De toute façon, nous sommes ouverts. Si ce sont des Bur­kinabè, ou des Maliens ou encore des Sénégalais, on travaillera avec eux. Maintenant, ce qui est ressorti de l’atelier de lancement est d’une importance capitale. Il y a des orpailleurs qui ont jeté la pierre sur les Burkinabè, les Maliens parfois même sur les Guinéens. Cependant, on ne peut pas dire que c’est toujours les étrangers qui sont à blâmer. Les Sénégalais aussi utilisent du mercure. C’est pourquoi, il faut travailler tous ensemble. Tous les orpailleurs qui travaillent dans les sites d’orpaillage doivent être sensibilisés au même titre. Qu’ils soient étrangers ou pas. Ensuite, il faut dire qu’il y a des Sénégalais qui partent aussi au Mali, au Burkina. C’est un flux dans les deux sens. Il faut travailler en bonne intelligence avec nos voisins. Qui sont pour la plupart du temps nos parents. On ne peut pas faire de la discrimination en ce sens. Il faut travailler tous ensemble parce que le problème nous incombe tous.

Les Forces de sécurité et de défense sont-elles impliquées dans cette lutte contre l’éradication de l’utilisation du mercure ?
On travaille ensemble depuis longtemps. On n’a pas attendu le 57e anniversaire de l’accession du Sénégal à la souveraineté internationale pour le faire. Même si avec le thème de cette année, cela prend une autre portée. Que le président de la République le dise lui-même haut et fort donne cette impulsion en faveur de l’environnement. Ça donne beaucoup plus de poids bien entendu. Mais, on travaille déjà, la main dans la main avec les Forces de sécurité et de défense.
A titre d’exemple, nous avons un centre d’urgence environnemental à Dakar. On travaille avec la Brigade de l’environnement de cette région lorsqu’on a des opérations à mener. Bien qu’il n’y ait pas cette brigade à Kédougou. Mais on travaille avec les forces sur place. Dès qu’il y a des confiscations de produits toxi­ques, automatiquement ces forces alertent la Division de l’environnement et des établissements classés pour régler les problèmes.

A  chaque fois qu’on a le produit, il y a plusieurs questions qu’on se pose. Qu’est-ce qu’on en fait ? Quand on a le mercure et on ne sait pas le neutraliser ? Entre autres questions qui surgissent. Il faut donc des spécialistes.

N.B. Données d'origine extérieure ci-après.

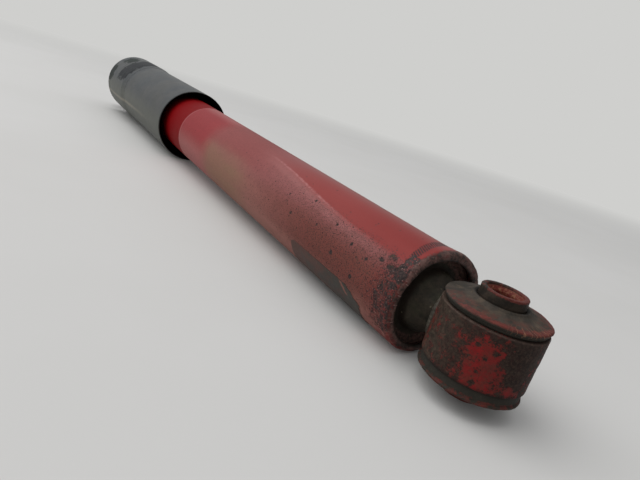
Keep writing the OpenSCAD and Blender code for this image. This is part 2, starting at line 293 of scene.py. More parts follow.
def dense(points, step):
    """A profile with points added so that no segment is longer than step(along) mm."""
    out = []
    for (r0, a0), (r1, a1) in zip(points[:-1], points[1:]):
        d = math.hypot(r1 - r0, a1 - a0)
        s = step((a0 + a1) / 2) if callable(step) else step
        if callable(step) and d > s:
            t, ts = 0.0, [0.0]
            while t < 1:
                t += step(a0 + (a1 - a0) * min(t, 1)) / d
                ts.append(min(t, 1.0))
            if len(ts) > 2 and ts[-1] - ts[-2] < 0.3 * (ts[-2] - ts[-3]):
                ts.pop(-2)
            ts = ts[:-1]
        else:
            k = max(1, math.ceil(d / s))
            ts = [i / k for i in range(k)]
        out += [(r0 + (r1 - r0) * t, a0 + (a1 - a0) * t) for t in ts]
    out.append(points[-1])
    return out


def mesh_object(name, verts, faces, body, material, smooth=40):
    me = bpy.data.meshes.new(name)
    me.from_pydata([tuple(v) for v in np.asarray(verts) * MM], [], faces)
    bm = bmesh.new()
    bm.from_mesh(me)
    bmesh.ops.recalc_face_normals(bm, faces=bm.faces)
    bm.to_mesh(me)
    bm.free()
    me.shade_smooth()
    me.set_sharp_from_angle(angle=math.radians(smooth))
    me.materials.append(material)
    ob = bpy.data.objects.new(name, me)
    bpy.context.scene.collection.objects.link(ob)
    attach(ob, body)
    return ob


def quads(n, m, wrap=False):
    """Faces between n rows of m points; wrap joins the last row and column to the first."""
    i, j = np.meshgrid(np.arange(n if wrap else n - 1), np.arange(m if wrap else m - 1), indexing="ij")
    i2, j2 = (i + 1) % n, (j + 1) % m
    return np.stack([i * m + j, i2 * m + j, i2 * m + j2, i * m + j2], -1).reshape(-1, 4)


def revolve(name, profile, body, material, steps, warp, axis="X", centre=(0, 0, 0), smooth=40,
            flare=0.0):
    """A closed profile of (radius, along) turned about an axis. On X, the angle runs from +Z to +Y;
    on Z, from +X to +Y. warp(r, a, t) returns changed r, a for arrays of points, which stay inside
    the profile's own range, or flare mm outside it."""
    p = np.array(profile, float)
    if np.allclose(p[0], p[-1]):
        p = p[:-1]
    n = len(p)
    t = np.arange(steps) * TAU / steps
    r = np.repeat(p[:, 0][:, None], steps, 1)
    a = np.repeat(p[:, 1][:, None], steps, 1)
    tt = np.repeat(t[None], n, 0)
    r, a = warp(r, a, tt)
    r = np.minimum(r, p[:, 0].max() + flare)
    a = np.clip(a, p[:, 1].min() - flare, p[:, 1].max())
    if axis == "X":
        v = np.stack([a, r * np.sin(tt), r * np.cos(tt)], -1)
    else:
        v = np.stack([r * np.cos(tt), r * np.sin(tt), a], -1)
    v = v.reshape(-1, 3) + np.array(centre, float)
    return mesh_object(name, v, quads(n, steps, wrap=True).tolist(), body, material, smooth)


def waves(t, a, seed, lo=2, hi=30, along=0.05):
    """Smooth seeded noise over angle t and distance a, about -1 to 1, from waves that go lo to hi
    times round."""
    terms = 14
    g = np.random.default_rng(seed)
    out = np.zeros(np.broadcast(t, a).shape)
    for _ in range(terms):
        k = g.integers(lo, hi + 1)
        w = g.normal() * along * k / 4
        out = out + np.sin(k * t + w * a + g.uniform(0, TAU)) / math.sqrt(terms / 2)
    return out


def unit(x):
    return np.clip(x, 0, 1)


def lump(x, x0, w):
    return np.exp(-((x - x0) / w) ** 2)


def turn_diff(t, t0):
    """Smallest signed difference of angles, in degrees."""
    return (np.degrees(t) - t0 + 180) % 360 - 180


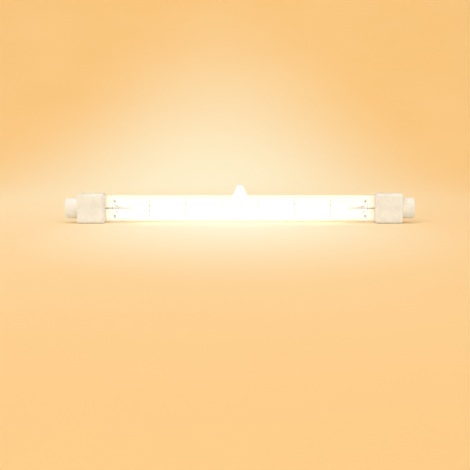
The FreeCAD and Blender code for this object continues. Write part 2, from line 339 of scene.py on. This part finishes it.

C’est toute une stratégie qu’il faut mettre en place. On travaille avec la gendarmerie, la police en parfaite collaboration.

A la place du mercure que proposez-vous aux orpailleurs pour exercer leur activité ?
Ça fait deux ans qu’on travaille sur un site-pilote ou on utilise plus de mercure. Mais, il a fallu un équipement spécial qui est relativement cher. Il coûte 50 millions de francs Cfa. Pour permettre aux orpailleurs de s’équiper correctement. Avec cet outil, on utilise quasiment plus de mercure dans ce site qui se trouve à Tomboronkoto. Néanmoins, il y  a d’autres secteurs d’orpailleurs, qui n’utilisent pas de mercure aussi. On va échanger avec ces derniers pour voir les meilleures pratiques.
C’est ce qui est important dans cette dynamique qu’on est en train de mettre en place. On n’a pas d’idées arrêtées. On veut arriver progressivement à zéro (0) gramme(g) d’utilisation de mercure. Mais, on ne peut pas le faire du jour au lendemain. On ne peut pas empêcher les gens de travailler comme ils le faisaient. Ça représente aussi un coût pour eux. On travaille progressivement en collaborant le plus largement possible avec des gens, qui ont un savoir-faire et qui n’utilisent pas de mercure.